Indigenous mothers now have to make a very diligent, and critical choice to raise their children to thrive in an Indigenous paradigm. It is still paramount that young Indigenous girls, and women, are taught self-defence and safety, yet it is more imperative that these children learn why and how colonial systems operate in order to continue to attempt to subordinate their peoples, how and why colonialism unfolded and attempted to destroy their peoples, and how their peoples resisted and survived in order for them to be alive today. It is imperative that rather than mothers teaching daughters to be on the look out for predators, which is a preventative measure based on an outcome of colonialism which brands them to be victims prior to anything happening, mothers teach daughters to be on the lookout of any form of self-victimization in all areas of their lives, which is an empowerment tool, teaching daughters to stand in their own power prior to anything happening. Now, that’s not to say that our daughters will no longer become victims if they choose to personally void victimhood in their lives, yet if I grew up knowing what I deserved and my worthiness, rather than in an upbringing steeped heavily in parenting operating in a place of abusive colonial outcomes, I would not have stayed in an abusive relationship as long as I did, therefore I would not have been raped at the end of that relationship. When we remind our daughters of the strength, and the generations of resiliency and self-love before them, is when we will see real change. The truth is, when we teach our children about the deception that colonialism is, we are giving them the tools to disentangle and destroy roots that they will constantly be falsely told are their own in mainstream society. These children will then be the seeds which will be planted free of colonial residue and pain with the promise to grow in the awareness of true sovereignty, nationhood, and self-empowerment steeped in indigenous truth which will ultimately trickle down in their own parenting and within the future generations of our peoples.
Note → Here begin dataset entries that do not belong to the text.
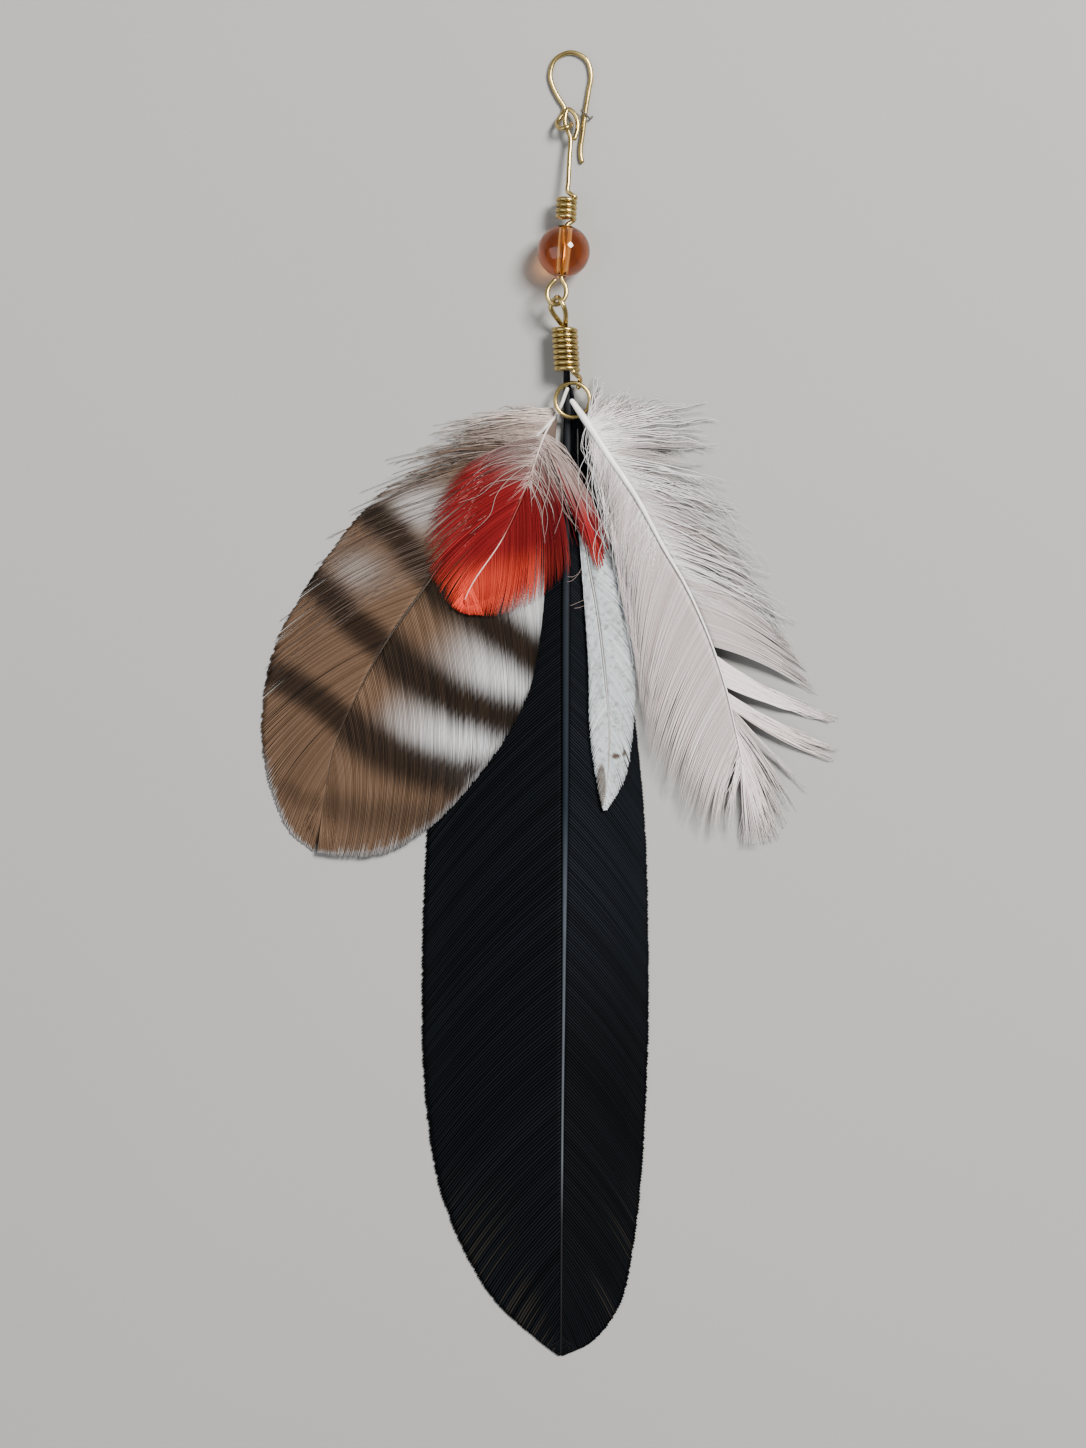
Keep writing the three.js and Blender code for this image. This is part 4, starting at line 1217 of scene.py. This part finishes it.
# Long wisps at its base: tip, and the shares of the shaft where they start
WHITE_WISPS = [
    ((5.0, 4.5), 0.0, 0.004), ((9.5, 2.6), 0.002, 0.01), ((11.4, 0.7), 0.006, 0.015),
    ((13.6, 0.1), 0.01, 0.02), ((17.0, 0.4), 0.012, 0.026), ((20.6, 0.1), 0.02, 0.034),
    ((22.8, -2.0), 0.028, 0.045),
    ((23.1, -5.4), 0.04, 0.06), ((21.0, -4.6), 0.035, 0.055), ((25.6, -12.6), 0.1, 0.13),
    ((25.3, -15.5), 0.13, 0.16), ((25.5, -17.9), 0.16, 0.2), ((28.5, -24.7), 0.25, 0.3),
    ((32.3, -27.9), 0.32, 0.38), ((33.3, -30.4), 0.36, 0.42), ((34.2, -33.0), 0.4, 0.46),
]


def add_white(*below):
    feather = Feather(WHITE, *below)
    vane(feather, -1, 51, barbs=300, steps=22, locks=30, pinch=0.5, bow=0.1, ragged=0.1, part=(0, 0.9),
         open_from=0.7, cover=1.15, taper=0.3, wave=0.02, wispy=0.2, partings=WHITE_LEFT_PARTINGS)
    vane(feather, 1, 52, barbs=290, steps=22, locks=30, pinch=0.7, bow=0.1, ragged=0.16, part=(0, 0.645),
         open_from=0.55, cover=1.1, taper=0.3, softness=0.004, wave=0.03, wispy=0.36, partings=WHITE_PARTINGS)
    for side, tufts in ((1, WHITE_TUFTS), (-1, WHITE_LEFT_TUFTS)):
        for seed, count, roots, tips, bow, width in tufts:
            tuft(feather, side, seed, count, roots, tips, bow=bow, width=width, ragged=0.3, wave=0.07,
                 taper=0.3, spread=0.35)
    tip_fan(feather, 59, 10, 0.08, 0.03, 0.2)
    wisps(feather, 1, 520, WHITE_WISPS, (-0.6, -1.6), count=6, bow=0.04, width=0.21, ragged=0.4, wave=0.25,
          lift=1.0, spread=0.6, down=0.6)
    loose(feather, 1, 53, 90, (0.0, 0.1), (0.05, 0.36), 0.04, 0.05, reach=(0.3, 0.8), width=0.14, lift=0.6)
    loose(feather, 1, 55, 60, (0.12, 0.5), (0.42, 0.64), 0.02, 0.03, reach=(0.85, 1.08), width=0.12, lift=0.4)
    loose(feather, -1, 54, 130, (0.0, 0.35), (0.1, 0.5), 0.05, 0.03, reach=(0.5, 1.1))
    quill = shaft_material("white_shaft", (0.0, (0.9, 0.88, 0.85)), (1.0, (0.92, 0.88, 0.85)), roughness=0.3,
                           sides=0.8)
    radii = [(0, 0.4), (0.05, 0.58), (0.17, 0.47), (0.33, 0.34), (0.48, 0.23), (0.63, 0.15), (0.8, 0.11),
             (1, 0.06)]
    finish_feather(feather, "white", "white_feather", "white_vane", white_material(), quill, radii, end=0.95,
                   lift=0.25)


add_camera()
add_floor()
add_world()
add_light("key", (0.42, 0.38, 0.7), 0.3, 21.0, (1.0, 0.98, 0.95))
add_light("fill", (-0.5, -0.1, 0.6), 0.7, 3.0, (0.95, 0.98, 1.0))
add_wires()
add_ring()
add_bead()

black = add_black()
pale = add_pale(black)
barred = add_barred(black)
red = add_red(black, pale, barred)
add_white(black, pale, red)
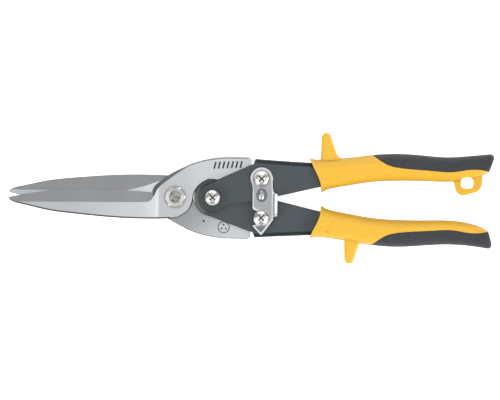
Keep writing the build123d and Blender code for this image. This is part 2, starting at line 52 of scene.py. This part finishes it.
# ---- shader building ----
class Shader:
    """A node tree being built, with its Principled shader."""

    def __init__(self, name, **sockets):
        self.material = bpy.data.materials.new(name)
        self.material.use_nodes = True
        self.tree = self.material.node_tree
        self.bsdf = self.tree.nodes["Principled BSDF"]
        for key, value in sockets.items():
            self.bsdf.inputs[key.replace("_", " ")].default_value = value
        self.coords = self.add("ShaderNodeTexCoord").outputs["Object"]

    def add(self, kind, **settings):
        node = self.tree.nodes.new(kind)
        for key, value in settings.items():
            setattr(node, key, value)
        return node

    def link(self, source, target):
        self.tree.links.new(source, target)

    def set(self, socket, source):
        self.link(source, self.bsdf.inputs[socket])

    def stretched(self, scale, turn=0.0):
        """Object coordinates turned about Z and scaled per axis, for grain that runs one way."""
        mapping = self.add("ShaderNodeMapping")
        mapping.inputs["Scale"].default_value = scale
        mapping.inputs["Rotation"].default_value = (0, 0, turn)
        self.link(self.coords, mapping.inputs["Vector"])
        return mapping.outputs["Vector"]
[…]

Indigenous based child-rearing is the key to destroying suicide in our young people, to ending the numbers of crimes our children are committing in our communities, to deconstructing the normalized cycles of drug and alcohol abuse in our pre-teens, and to altering everything we think we know about parenting in present day colonialism. Indigenous based child-rearing in today’s generation resides in watching the restoration of unfaltering kinship in our Indigenous family systems unfold and allowing that to reside in the raising of our children with the knowing of who they are, and where they come from, wildly and unapologetically. It is found in recognizing the power in being a mother as an Indigenous woman- as children were the route the colonizer chose for termination- we now have a responsibility to raise our children as the route for restoring nationhood and revolutionizing communities. We are protectors and defenders of who we are and where we come from- undoing hundreds of years of colonization through the very practice of child-rearing. Indigenous based child-rearing in today’s generation resides in following the lead of your child. It resides in the wildness of love, and providing your child, no matter the age, the space for unapologetic emotion. Which means being continuously aware of the words you choose to use with your child. Acknowledge that your child, even your newborn, has the capacity to understand their own bodies. Appraise their cries to show them that yes, even at a few weeks old, it is truly okay to feel and express emotions. Through this we can begin to guide our children to consistently and confidently self-liberate, which will subsequently and ultimately lead to the liberation of our peoples as a whole. Indigenous based child-rearing is found in raising our children to understand the crisis at hand and to teach them how to move through it in revolutionary ways. It is found in teaching our children, from the youngest of ages, the sanctity of treaty, and the sacrifices made from generations before in order to keep those promises in place today. It is found in decrying the privilege that is now seen in young activists as they lay claim to creating change for our people, and instead teaching them about the real revolutionaries. It is found in teaching our children that it isn’t our job to restore, or even rebuild, our nationhood, it is our job to strengthen our nationhood- as it eternally exists alongside treaty.

Motherhood, in itself, can be the most difficult yet rewarding experience of a woman’s life. From the moment of giving birth (whether it goes as one desires, or the complete opposite) to the sleepless nights and napless days, the truth is- motherhood is what one chooses to make of it. Yet Indigenous motherhood is the ultimate weapon in destroying colonialism, through the tenderness, and wildness, of Indigenous truth and love

7 thoughts on “The Revolution of Indigenous Motherhood

  1. Thank you for sharing this! The Children are our Future! The Basic of their whole Life is the Love & Inspiration from their whole Families! First they get Roots for to be sure! Later they get Wings to fly free.

    Liked by 1 person

  2. Yes, I am Indigenous and an expecting Mother…. although, women of all nations and creeds can tap into this revolutionary connectedness, one love, one peoples, one race. We are all innately spiritual beings of mother earth and the universe. As humans we are often clouded by the matrix of a money driven soulless society. People can tap into their roots and heal through the power of love and divine truth. Love and truth is available to ALL if one seeks it.


  3. Such powerful truth you are sharing and I honour you in your journey as an Indigenous mother and thank you for your writing. I am a white settler Canadian and have recently become a mother myself. I have been thinking about (and attempting to enact) the need to unsettle/transform/decolonize white settler parenting practices, which may be part of the roots of renewed generation after generation white settler adults who are steeped in superiority complex that feeds racism, and hierarchical structures of oppression, as well as ignorance of colonial history and present reality, and a disconnected relationship with land, and with emotions/body. While at some point in our histories I feel we probably had more nurturing and land-connected forms of parenting and caring for children, we are so far removed from these to know where to turn to look for guidance. I’m wondering what you think of settlers learning from Indigenous people how to relate to our children in more healthy ways that can help grow the kind of people who take responsibility for addressing contemporary colonialism and making reparation for past wrongs. I’m concerned looking to Indigenous practices of parenting may be another form of appropriation, but also feel it could be the kind of respectful centering of Indigenous ways, that we need to be practicing, if done in relationships of accountability and with honour and respect for where the knowledge is coming from. I am curious about your thoughts on this and also respect that your work is about supporting Indigenous mothers and families so understand and fully accept if you choose not to reply. thank you and again much respect for your work.